## START

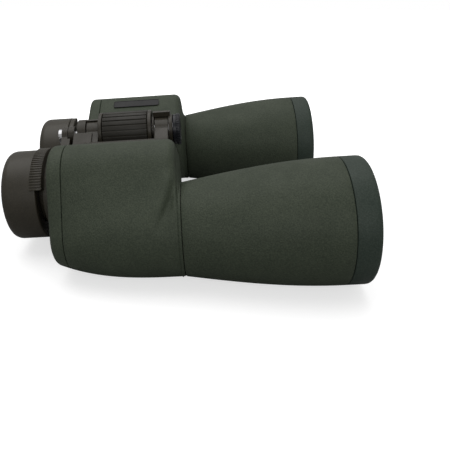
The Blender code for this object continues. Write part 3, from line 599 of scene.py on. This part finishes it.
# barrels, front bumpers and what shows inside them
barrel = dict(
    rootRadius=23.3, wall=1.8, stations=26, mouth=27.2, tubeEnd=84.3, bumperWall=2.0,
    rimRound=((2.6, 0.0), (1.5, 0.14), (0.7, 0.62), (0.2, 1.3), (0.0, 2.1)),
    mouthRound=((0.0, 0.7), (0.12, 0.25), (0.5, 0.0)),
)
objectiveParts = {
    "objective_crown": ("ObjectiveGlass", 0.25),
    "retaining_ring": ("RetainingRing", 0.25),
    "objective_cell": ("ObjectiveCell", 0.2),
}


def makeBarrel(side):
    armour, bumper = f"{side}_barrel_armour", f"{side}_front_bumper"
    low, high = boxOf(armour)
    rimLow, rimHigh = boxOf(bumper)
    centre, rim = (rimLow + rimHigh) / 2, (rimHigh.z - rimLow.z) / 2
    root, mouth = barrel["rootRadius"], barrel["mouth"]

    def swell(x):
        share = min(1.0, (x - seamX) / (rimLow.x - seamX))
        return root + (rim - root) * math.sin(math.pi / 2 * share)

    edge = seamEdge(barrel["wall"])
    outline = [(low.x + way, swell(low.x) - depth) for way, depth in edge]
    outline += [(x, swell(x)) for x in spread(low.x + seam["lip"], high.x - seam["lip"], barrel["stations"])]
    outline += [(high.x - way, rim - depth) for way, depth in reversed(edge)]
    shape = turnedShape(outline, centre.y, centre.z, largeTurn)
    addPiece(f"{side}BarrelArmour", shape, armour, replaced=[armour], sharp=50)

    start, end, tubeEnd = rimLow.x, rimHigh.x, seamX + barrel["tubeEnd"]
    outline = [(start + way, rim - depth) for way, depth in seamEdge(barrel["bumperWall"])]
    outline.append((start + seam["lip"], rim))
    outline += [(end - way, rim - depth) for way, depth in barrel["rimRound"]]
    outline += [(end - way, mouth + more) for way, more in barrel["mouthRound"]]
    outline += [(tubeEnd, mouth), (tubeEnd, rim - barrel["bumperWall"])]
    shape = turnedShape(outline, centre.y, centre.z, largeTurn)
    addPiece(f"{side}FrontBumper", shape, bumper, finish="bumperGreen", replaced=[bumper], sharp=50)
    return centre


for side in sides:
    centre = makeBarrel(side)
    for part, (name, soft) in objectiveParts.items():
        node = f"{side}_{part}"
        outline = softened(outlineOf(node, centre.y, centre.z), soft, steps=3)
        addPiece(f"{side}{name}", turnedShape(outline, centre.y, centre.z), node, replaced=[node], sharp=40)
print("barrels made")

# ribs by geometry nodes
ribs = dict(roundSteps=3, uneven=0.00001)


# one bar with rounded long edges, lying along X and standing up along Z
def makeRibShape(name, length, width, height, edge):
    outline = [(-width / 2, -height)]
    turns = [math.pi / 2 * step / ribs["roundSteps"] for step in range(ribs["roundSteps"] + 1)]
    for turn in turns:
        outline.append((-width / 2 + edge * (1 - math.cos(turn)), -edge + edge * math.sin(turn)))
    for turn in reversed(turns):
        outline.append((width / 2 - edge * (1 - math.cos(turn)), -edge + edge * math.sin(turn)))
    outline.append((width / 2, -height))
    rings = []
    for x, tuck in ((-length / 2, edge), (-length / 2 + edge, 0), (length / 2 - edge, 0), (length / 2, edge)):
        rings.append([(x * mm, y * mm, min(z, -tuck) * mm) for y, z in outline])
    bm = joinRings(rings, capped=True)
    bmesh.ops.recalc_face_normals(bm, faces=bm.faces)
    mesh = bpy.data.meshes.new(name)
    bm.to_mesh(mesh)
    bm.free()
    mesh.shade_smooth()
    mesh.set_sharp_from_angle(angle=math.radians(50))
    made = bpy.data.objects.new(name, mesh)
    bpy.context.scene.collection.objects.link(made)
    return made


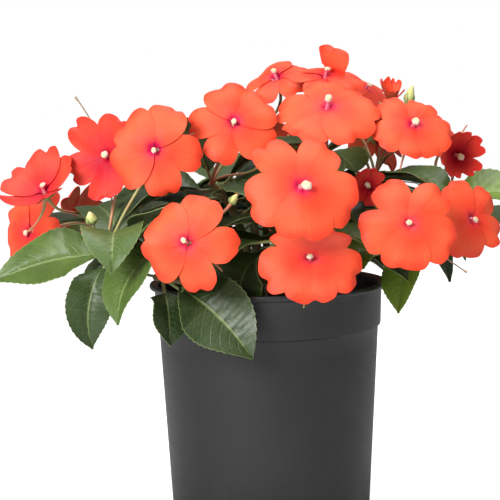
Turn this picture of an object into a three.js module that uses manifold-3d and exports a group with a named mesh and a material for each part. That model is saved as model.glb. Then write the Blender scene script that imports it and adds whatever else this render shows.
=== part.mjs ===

## END

Short task.
Your answer consists solely of the lines from the top of the records above through the line that contains "armour, replaced=[armour], sharp=50)", each echoed exactly.

Finished answer.
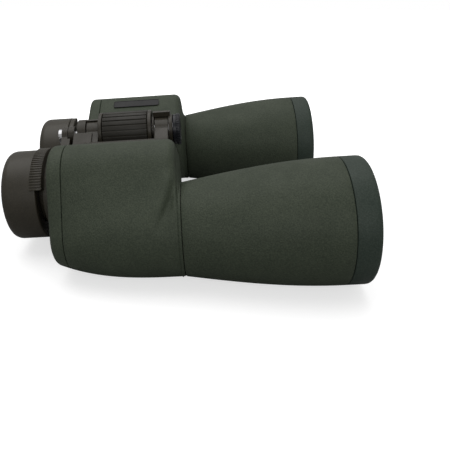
The Blender code for this object continues. Write part 3, from line 599 of scene.py on. This part finishes it.
# barrels, front bumpers and what shows inside them
barrel = dict(
    rootRadius=23.3, wall=1.8, stations=26, mouth=27.2, tubeEnd=84.3, bumperWall=2.0,
    rimRound=((2.6, 0.0), (1.5, 0.14), (0.7, 0.62), (0.2, 1.3), (0.0, 2.1)),
    mouthRound=((0.0, 0.7), (0.12, 0.25), (0.5, 0.0)),
)
objectiveParts = {
    "objective_crown": ("ObjectiveGlass", 0.25),
    "retaining_ring": ("RetainingRing", 0.25),
    "objective_cell": ("ObjectiveCell", 0.2),
}


def makeBarrel(side):
    armour, bumper = f"{side}_barrel_armour", f"{side}_front_bumper"
    low, high = boxOf(armour)
    rimLow, rimHigh = boxOf(bumper)
    centre, rim = (rimLow + rimHigh) / 2, (rimHigh.z - rimLow.z) / 2
    root, mouth = barrel["rootRadius"], barrel["mouth"]

    def swell(x):
        share = min(1.0, (x - seamX) / (rimLow.x - seamX))
        return root + (rim - root) * math.sin(math.pi / 2 * share)

    edge = seamEdge(barrel["wall"])
    outline = [(low.x + way, swell(low.x) - depth) for way, depth in edge]
    outline += [(x, swell(x)) for x in spread(low.x + seam["lip"], high.x - seam["lip"], barrel["stations"])]
    outline += [(high.x - way, rim - depth) for way, depth in reversed(edge)]
    shape = turnedShape(outline, centre.y, centre.z, largeTurn)
    addPiece(f"{side}BarrelArmour", shape, armour, replaced=[armour], sharp=50)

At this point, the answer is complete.